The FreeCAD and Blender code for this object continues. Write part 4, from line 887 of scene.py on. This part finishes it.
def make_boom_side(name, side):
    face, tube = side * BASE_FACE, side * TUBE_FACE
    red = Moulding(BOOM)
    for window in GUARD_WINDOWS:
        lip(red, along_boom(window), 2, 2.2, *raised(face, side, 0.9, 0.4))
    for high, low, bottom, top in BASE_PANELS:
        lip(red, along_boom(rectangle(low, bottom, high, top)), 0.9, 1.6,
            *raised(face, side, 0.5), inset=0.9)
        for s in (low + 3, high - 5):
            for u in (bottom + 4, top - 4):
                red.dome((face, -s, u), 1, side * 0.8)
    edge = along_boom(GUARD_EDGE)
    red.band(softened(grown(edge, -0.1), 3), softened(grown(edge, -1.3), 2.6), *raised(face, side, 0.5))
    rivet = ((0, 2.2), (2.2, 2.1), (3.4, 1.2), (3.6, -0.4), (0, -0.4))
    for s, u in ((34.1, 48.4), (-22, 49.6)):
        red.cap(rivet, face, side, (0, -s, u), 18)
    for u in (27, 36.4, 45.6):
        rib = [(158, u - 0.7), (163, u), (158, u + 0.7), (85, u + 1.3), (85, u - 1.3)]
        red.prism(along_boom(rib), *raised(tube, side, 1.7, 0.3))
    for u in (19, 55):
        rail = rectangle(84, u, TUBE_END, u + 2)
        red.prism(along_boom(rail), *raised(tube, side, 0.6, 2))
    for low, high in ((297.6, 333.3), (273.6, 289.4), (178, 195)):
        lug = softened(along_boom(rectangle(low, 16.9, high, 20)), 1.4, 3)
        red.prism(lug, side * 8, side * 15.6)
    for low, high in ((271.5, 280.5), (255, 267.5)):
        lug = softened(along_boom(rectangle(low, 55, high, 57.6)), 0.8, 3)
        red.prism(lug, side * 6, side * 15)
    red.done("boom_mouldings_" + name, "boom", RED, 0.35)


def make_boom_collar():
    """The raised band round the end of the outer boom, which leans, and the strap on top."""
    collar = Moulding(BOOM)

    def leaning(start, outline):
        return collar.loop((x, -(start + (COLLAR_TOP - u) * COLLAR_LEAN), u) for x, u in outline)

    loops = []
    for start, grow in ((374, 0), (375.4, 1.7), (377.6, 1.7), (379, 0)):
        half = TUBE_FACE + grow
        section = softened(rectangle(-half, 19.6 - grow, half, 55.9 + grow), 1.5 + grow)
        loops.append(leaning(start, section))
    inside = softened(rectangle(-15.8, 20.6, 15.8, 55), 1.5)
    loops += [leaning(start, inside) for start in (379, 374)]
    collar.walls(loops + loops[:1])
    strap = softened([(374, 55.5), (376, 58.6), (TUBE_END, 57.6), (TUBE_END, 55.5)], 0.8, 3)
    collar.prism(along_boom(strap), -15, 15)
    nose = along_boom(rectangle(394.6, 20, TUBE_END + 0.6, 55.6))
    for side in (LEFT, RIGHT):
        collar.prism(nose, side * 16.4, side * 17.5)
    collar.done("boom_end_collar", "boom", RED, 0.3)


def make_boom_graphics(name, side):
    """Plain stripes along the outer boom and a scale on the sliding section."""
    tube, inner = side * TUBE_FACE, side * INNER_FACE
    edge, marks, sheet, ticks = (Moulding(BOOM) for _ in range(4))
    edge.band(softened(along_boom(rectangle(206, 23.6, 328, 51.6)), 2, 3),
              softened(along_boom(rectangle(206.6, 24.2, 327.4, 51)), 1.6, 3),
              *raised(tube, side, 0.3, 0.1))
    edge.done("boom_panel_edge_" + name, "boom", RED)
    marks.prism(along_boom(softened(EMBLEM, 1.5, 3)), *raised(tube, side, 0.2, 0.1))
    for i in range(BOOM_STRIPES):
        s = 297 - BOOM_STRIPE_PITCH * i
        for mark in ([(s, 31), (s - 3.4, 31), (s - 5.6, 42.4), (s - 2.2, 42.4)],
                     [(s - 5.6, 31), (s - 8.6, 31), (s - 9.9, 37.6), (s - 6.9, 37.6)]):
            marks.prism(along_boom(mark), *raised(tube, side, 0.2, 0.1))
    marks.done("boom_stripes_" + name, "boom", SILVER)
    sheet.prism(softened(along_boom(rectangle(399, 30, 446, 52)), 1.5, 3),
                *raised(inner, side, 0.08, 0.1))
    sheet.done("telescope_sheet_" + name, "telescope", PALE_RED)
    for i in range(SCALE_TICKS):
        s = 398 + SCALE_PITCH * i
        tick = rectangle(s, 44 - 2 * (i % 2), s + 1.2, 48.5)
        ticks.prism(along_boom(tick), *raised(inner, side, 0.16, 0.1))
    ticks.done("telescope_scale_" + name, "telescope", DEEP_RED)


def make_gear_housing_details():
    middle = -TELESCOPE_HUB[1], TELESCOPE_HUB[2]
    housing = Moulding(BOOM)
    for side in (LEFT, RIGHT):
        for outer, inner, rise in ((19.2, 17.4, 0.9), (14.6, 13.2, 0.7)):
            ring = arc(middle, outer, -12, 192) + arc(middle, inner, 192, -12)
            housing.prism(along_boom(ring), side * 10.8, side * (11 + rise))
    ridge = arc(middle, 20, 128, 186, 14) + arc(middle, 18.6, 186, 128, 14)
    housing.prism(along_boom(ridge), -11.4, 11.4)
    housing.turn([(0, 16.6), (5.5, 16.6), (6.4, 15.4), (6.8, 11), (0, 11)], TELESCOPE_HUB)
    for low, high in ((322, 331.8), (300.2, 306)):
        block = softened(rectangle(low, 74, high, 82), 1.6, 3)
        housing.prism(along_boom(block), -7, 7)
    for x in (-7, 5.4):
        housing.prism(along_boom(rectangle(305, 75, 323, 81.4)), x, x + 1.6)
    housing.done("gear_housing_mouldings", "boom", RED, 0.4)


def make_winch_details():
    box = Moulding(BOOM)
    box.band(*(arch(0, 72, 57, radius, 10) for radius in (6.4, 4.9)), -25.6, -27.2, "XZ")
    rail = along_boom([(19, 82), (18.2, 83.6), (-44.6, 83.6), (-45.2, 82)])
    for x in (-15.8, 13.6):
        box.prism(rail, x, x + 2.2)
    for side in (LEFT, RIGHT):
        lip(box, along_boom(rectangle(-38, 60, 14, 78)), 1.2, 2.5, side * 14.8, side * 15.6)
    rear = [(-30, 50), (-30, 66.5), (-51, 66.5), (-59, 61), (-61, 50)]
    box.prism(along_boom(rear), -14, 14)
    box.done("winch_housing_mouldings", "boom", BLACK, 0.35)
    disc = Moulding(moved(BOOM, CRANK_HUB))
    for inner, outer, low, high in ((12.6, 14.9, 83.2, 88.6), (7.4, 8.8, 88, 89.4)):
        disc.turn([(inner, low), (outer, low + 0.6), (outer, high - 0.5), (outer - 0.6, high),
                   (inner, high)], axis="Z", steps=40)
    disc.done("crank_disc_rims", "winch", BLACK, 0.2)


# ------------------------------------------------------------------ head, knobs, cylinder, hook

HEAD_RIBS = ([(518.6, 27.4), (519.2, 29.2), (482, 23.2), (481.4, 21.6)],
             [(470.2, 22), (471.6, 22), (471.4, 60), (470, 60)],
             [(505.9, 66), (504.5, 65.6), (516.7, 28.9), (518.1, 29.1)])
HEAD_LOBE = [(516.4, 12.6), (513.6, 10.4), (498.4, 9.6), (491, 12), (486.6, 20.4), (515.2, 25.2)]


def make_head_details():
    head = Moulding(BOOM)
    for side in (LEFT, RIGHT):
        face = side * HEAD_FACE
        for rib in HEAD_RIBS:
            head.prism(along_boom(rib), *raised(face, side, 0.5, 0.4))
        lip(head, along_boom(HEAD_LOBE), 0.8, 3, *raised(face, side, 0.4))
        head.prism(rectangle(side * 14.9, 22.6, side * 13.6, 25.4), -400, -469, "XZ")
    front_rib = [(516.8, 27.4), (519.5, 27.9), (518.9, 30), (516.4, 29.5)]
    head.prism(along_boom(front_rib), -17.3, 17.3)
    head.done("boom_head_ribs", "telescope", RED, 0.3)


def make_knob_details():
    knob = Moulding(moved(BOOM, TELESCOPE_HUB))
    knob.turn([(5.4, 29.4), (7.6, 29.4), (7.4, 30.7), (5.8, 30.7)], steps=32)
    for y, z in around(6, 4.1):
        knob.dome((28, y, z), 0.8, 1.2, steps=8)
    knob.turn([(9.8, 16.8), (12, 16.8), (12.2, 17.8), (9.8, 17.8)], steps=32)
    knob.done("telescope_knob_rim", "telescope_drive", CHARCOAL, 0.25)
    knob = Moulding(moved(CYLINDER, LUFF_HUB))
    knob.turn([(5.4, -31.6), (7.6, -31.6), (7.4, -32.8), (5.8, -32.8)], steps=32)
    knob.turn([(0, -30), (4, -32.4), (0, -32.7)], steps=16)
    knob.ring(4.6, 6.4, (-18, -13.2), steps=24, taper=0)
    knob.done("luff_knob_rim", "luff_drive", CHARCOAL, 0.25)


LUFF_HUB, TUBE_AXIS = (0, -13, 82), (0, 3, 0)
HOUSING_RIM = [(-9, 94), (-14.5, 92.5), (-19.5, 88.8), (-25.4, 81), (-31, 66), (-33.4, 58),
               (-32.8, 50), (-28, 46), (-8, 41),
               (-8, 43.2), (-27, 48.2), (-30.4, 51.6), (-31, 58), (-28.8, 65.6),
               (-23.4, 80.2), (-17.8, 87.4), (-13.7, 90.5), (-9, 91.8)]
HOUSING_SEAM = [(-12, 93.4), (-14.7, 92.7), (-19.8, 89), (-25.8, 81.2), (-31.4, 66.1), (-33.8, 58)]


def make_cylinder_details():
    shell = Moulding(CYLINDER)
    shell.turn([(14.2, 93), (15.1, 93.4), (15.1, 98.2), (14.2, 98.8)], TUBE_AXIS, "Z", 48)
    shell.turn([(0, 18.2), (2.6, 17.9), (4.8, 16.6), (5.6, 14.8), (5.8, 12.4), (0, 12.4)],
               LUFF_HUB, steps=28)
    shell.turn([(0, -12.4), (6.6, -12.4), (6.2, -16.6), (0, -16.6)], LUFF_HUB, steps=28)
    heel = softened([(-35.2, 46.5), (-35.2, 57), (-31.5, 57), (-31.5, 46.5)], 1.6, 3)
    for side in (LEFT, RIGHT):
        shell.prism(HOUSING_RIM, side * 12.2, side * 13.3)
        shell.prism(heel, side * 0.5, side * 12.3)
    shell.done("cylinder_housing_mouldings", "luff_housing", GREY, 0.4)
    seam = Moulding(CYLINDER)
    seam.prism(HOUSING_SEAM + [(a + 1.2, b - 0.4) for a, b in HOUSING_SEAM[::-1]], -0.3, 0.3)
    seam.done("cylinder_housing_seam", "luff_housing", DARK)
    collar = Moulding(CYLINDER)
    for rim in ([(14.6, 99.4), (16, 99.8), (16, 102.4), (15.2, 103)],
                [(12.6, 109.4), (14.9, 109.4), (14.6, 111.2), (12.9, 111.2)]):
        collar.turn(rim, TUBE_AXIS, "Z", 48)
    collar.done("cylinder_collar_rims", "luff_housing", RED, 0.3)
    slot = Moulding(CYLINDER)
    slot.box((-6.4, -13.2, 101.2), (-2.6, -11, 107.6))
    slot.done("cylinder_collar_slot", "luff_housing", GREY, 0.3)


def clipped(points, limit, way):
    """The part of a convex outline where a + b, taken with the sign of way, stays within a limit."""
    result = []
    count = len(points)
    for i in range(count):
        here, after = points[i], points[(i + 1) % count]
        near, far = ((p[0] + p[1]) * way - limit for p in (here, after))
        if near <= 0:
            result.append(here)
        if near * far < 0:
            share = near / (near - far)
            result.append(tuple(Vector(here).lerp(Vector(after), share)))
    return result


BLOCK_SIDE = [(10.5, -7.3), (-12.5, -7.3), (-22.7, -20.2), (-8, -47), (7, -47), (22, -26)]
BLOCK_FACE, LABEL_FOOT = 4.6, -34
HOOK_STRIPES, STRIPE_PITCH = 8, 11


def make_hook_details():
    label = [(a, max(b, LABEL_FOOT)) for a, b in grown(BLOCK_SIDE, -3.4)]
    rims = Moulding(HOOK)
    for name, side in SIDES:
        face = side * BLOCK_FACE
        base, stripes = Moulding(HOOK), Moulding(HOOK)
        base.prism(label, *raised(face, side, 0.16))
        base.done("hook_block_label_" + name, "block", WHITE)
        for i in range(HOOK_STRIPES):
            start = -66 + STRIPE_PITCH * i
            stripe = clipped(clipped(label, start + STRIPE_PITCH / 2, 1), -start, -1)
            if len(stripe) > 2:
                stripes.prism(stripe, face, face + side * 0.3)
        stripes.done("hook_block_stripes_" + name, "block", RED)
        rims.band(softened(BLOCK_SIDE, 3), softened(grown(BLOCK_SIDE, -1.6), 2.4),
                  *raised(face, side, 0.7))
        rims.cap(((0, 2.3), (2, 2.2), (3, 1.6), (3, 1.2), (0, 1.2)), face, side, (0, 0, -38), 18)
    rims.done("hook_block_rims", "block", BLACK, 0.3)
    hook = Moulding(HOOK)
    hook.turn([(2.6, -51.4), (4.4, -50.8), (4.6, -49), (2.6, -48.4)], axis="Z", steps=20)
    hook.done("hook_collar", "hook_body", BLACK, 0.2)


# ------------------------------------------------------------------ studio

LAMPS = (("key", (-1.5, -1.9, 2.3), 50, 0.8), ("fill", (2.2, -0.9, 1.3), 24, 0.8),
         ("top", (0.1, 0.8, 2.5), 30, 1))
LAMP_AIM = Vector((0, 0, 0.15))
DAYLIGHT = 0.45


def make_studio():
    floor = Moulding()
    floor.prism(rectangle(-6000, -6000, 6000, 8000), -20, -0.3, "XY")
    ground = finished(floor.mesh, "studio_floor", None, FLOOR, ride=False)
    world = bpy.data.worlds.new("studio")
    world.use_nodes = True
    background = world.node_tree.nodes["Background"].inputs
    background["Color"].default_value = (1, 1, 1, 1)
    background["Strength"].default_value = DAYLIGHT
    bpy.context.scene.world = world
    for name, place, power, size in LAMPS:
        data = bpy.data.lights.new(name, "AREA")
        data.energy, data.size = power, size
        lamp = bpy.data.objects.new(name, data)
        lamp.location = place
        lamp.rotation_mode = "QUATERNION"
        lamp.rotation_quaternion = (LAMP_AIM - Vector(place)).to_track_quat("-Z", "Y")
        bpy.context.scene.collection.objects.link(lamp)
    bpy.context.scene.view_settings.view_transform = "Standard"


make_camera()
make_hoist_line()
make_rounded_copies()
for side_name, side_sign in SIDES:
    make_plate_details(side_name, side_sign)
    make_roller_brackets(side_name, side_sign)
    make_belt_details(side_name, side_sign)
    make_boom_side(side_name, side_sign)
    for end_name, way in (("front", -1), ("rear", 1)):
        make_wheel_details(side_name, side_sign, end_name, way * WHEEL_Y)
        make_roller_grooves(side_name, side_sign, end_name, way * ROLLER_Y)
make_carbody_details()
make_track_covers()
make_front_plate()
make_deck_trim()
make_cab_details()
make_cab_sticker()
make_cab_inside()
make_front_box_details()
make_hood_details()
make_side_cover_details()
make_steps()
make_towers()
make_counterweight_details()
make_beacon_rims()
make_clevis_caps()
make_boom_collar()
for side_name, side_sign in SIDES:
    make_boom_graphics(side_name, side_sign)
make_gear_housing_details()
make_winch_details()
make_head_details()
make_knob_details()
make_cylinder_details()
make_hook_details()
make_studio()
++++++++++
WRITTEN INSTRUCTION >> Select every line of the material above holding the word "part" and copy it.

ANSWER FOR THIS EXERCISE >>
The FreeCAD and Blender code for this object continues. Write part 4, from line 887 of scene.py on. This part finishes it.
    """The part of a convex outline where a + b, taken with the sign of way, stays within a limit."""